• [Task] Beneath this instruction is a block of data; output from it exactly the lines that run from the one containing "make_rim_trim()" through the one containing "from typing import", inclusive.

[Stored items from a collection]
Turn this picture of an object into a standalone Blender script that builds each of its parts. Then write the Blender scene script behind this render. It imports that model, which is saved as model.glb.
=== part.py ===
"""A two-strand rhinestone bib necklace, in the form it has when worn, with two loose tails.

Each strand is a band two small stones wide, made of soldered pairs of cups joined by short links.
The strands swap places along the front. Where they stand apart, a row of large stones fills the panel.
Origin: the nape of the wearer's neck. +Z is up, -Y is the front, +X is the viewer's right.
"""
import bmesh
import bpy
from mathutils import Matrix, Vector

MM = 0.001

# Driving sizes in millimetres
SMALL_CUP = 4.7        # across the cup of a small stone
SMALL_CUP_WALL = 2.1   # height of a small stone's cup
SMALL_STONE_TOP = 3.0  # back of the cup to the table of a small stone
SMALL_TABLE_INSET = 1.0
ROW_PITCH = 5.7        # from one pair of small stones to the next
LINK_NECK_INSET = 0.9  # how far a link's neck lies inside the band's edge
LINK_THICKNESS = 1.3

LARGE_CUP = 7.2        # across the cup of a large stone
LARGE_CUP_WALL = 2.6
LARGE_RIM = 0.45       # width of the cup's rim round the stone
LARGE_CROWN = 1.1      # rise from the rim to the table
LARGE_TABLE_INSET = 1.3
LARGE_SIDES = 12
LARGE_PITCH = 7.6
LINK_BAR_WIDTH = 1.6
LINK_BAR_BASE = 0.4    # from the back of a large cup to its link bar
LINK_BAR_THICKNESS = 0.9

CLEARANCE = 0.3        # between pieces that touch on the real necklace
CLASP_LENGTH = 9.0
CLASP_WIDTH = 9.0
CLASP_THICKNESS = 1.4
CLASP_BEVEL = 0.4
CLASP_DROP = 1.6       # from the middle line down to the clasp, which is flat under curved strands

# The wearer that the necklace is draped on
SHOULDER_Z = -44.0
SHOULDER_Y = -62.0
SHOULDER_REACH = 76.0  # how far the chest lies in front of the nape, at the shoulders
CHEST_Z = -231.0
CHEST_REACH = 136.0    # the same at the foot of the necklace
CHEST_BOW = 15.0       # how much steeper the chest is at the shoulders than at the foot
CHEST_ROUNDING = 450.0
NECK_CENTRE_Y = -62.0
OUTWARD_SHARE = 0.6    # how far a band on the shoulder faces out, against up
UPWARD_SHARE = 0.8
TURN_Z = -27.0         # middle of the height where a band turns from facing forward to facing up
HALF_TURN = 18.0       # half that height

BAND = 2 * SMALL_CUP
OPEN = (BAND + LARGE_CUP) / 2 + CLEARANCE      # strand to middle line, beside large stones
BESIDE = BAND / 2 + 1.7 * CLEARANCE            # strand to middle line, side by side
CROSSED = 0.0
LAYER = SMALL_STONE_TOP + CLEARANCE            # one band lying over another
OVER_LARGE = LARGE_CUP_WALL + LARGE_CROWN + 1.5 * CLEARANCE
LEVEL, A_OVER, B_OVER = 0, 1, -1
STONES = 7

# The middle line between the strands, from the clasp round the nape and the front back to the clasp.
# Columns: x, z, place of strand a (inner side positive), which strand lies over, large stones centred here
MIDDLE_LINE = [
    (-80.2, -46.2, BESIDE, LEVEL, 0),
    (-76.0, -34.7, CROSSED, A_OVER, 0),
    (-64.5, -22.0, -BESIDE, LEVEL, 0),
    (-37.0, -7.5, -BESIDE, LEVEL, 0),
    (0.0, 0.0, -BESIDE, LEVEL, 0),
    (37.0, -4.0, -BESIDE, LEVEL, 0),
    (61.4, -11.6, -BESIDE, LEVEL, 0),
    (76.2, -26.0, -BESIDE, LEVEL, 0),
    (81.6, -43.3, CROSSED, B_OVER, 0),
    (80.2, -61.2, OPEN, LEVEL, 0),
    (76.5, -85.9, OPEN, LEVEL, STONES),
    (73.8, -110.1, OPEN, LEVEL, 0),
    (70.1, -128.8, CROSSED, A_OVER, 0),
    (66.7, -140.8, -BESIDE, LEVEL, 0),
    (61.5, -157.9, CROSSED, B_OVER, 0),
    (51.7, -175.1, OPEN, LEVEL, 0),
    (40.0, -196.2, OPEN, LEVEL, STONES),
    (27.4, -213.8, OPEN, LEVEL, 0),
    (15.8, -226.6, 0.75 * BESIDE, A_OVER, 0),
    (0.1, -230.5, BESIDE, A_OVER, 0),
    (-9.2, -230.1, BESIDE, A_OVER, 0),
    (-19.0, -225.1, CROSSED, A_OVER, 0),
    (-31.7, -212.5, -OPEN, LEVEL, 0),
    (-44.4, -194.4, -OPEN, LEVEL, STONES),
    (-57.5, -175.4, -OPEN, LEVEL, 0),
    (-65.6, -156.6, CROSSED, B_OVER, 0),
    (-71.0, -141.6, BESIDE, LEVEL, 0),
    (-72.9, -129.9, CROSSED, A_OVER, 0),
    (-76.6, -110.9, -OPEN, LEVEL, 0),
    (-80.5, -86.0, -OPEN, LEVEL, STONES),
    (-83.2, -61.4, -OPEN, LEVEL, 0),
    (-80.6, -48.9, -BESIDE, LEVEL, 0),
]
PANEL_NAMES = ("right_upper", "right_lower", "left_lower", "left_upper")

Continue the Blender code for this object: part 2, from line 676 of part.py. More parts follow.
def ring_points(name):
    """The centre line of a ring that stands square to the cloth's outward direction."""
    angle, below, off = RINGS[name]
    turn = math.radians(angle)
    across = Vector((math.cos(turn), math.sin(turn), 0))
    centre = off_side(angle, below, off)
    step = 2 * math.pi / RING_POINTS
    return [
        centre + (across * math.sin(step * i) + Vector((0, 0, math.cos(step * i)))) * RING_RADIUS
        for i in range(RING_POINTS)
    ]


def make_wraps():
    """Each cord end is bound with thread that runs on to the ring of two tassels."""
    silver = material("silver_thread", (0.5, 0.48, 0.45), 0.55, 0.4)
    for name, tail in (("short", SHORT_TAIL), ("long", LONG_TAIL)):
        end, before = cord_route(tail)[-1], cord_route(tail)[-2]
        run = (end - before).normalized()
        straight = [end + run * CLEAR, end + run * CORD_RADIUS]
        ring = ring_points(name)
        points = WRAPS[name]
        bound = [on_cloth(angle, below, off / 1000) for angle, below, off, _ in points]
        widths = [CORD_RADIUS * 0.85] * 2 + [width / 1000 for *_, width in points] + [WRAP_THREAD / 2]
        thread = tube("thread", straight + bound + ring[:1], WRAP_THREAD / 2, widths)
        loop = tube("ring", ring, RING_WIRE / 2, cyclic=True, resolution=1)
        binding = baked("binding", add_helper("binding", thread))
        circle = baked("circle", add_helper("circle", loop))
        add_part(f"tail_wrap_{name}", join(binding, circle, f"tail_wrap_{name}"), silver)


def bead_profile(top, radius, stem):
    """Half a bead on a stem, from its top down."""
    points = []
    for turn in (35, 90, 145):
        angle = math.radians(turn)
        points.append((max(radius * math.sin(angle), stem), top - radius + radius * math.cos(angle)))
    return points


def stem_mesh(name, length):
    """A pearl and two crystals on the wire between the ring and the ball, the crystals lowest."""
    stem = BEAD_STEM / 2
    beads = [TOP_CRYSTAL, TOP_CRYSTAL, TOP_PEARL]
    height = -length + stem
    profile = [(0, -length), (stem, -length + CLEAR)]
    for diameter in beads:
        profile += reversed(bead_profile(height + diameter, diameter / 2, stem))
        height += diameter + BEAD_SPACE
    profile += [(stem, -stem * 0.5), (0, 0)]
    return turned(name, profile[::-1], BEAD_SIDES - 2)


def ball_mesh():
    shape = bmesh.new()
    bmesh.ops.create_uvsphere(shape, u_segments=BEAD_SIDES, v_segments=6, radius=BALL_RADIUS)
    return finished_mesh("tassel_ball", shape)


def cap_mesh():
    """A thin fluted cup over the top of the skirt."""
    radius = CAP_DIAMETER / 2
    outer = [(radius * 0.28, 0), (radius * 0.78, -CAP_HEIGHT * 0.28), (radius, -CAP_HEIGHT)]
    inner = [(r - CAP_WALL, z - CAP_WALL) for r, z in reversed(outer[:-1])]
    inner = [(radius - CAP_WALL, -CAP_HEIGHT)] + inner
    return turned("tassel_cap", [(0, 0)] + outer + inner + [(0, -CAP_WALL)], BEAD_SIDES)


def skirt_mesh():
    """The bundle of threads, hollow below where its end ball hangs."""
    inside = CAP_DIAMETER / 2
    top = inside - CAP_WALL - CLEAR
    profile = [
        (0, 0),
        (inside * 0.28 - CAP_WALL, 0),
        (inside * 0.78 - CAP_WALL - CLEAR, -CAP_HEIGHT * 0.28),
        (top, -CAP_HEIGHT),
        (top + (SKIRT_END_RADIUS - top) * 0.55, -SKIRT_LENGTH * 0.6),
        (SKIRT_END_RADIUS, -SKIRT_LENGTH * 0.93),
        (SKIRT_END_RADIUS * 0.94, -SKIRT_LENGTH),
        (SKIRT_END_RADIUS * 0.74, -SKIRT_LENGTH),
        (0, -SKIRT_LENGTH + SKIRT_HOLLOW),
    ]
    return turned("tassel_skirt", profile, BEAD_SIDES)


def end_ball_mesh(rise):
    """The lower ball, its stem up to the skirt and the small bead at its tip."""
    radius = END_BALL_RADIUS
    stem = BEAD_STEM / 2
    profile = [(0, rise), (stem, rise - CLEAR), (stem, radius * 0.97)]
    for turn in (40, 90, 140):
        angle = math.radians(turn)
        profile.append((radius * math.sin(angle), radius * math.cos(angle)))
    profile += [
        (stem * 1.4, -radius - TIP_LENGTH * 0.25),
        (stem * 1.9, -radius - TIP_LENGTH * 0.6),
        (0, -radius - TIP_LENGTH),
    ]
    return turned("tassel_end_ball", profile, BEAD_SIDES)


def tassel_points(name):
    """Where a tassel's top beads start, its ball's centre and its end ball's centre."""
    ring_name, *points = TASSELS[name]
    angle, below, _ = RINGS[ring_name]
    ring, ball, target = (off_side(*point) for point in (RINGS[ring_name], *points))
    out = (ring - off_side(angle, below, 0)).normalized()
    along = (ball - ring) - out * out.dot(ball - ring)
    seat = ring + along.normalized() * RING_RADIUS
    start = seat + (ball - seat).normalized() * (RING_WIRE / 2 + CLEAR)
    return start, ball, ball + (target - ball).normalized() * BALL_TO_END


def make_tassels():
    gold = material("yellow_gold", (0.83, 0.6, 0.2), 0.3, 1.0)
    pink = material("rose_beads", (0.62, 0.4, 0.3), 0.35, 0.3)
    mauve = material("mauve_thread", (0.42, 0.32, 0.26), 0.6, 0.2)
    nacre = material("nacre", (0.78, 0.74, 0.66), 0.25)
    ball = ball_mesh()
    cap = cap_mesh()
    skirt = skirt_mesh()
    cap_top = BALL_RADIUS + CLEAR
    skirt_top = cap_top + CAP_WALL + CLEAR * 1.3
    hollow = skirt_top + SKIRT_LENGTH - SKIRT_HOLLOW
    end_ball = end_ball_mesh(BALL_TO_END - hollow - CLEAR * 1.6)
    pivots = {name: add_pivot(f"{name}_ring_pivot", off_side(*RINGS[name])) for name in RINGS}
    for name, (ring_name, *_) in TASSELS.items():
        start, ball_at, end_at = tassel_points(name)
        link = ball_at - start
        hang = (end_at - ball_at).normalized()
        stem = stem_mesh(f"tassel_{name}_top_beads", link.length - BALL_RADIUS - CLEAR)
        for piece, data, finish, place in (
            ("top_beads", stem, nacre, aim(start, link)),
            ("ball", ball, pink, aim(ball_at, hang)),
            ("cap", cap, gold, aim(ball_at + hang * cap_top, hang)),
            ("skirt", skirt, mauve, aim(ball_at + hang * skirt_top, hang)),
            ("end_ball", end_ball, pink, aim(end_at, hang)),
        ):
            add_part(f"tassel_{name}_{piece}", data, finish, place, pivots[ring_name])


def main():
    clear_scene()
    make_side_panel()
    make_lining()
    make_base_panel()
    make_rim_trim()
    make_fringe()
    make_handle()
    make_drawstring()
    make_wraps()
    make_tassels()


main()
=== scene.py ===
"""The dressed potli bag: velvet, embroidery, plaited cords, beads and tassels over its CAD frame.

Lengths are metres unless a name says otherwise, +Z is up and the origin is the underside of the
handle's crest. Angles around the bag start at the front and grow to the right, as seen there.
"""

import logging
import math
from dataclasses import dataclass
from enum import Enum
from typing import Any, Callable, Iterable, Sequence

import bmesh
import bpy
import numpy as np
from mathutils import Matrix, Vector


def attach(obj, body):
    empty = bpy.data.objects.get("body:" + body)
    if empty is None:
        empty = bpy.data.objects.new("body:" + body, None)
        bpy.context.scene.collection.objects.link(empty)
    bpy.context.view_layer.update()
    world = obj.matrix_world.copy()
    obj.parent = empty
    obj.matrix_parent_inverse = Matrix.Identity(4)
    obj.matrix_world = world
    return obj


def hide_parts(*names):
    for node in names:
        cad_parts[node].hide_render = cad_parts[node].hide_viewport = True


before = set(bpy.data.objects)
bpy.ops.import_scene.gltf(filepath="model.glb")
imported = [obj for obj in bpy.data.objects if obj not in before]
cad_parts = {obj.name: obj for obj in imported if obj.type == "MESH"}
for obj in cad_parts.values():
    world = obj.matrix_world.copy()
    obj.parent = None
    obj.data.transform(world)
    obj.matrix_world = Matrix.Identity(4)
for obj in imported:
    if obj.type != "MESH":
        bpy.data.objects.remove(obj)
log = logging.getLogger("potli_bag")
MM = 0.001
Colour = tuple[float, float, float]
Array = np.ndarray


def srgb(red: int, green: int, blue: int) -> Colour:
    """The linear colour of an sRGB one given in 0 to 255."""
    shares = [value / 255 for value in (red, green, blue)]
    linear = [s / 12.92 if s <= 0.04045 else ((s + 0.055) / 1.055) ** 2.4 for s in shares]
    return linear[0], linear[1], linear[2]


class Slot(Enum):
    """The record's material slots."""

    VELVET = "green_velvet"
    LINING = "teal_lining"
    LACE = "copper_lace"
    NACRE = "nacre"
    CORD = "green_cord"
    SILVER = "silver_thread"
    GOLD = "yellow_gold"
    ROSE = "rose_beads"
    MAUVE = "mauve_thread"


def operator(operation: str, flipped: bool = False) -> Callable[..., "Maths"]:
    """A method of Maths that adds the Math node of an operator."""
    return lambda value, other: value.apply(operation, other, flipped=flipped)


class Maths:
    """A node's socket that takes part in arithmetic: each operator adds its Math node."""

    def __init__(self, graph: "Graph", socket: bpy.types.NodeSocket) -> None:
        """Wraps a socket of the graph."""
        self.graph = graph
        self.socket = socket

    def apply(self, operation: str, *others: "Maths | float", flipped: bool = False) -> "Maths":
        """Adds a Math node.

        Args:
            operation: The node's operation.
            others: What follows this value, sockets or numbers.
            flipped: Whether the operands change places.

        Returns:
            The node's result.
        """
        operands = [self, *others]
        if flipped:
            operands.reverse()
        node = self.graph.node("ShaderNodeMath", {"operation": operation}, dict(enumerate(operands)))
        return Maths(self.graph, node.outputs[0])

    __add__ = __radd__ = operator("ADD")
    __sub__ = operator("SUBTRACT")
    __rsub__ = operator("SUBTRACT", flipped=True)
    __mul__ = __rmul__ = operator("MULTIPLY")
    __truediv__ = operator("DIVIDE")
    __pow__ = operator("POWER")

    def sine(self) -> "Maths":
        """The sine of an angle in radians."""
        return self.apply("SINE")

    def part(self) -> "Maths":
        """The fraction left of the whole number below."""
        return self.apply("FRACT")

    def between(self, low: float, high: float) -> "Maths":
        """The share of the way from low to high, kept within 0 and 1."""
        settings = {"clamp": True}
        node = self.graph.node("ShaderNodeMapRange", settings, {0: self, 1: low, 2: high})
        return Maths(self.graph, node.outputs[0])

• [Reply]
    make_rim_trim()
    make_fringe()
    make_handle()
    make_drawstring()
    make_wraps()
    make_tassels()


main()
=== scene.py ===
"""The dressed potli bag: velvet, embroidery, plaited cords, beads and tassels over its CAD frame.

Lengths are metres unless a name says otherwise, +Z is up and the origin is the underside of the
handle's crest. Angles around the bag start at the front and grow to the right, as seen there.
"""

import logging
import math
from dataclasses import dataclass
from enum import Enum
from typing import Any, Callable, Iterable, Sequence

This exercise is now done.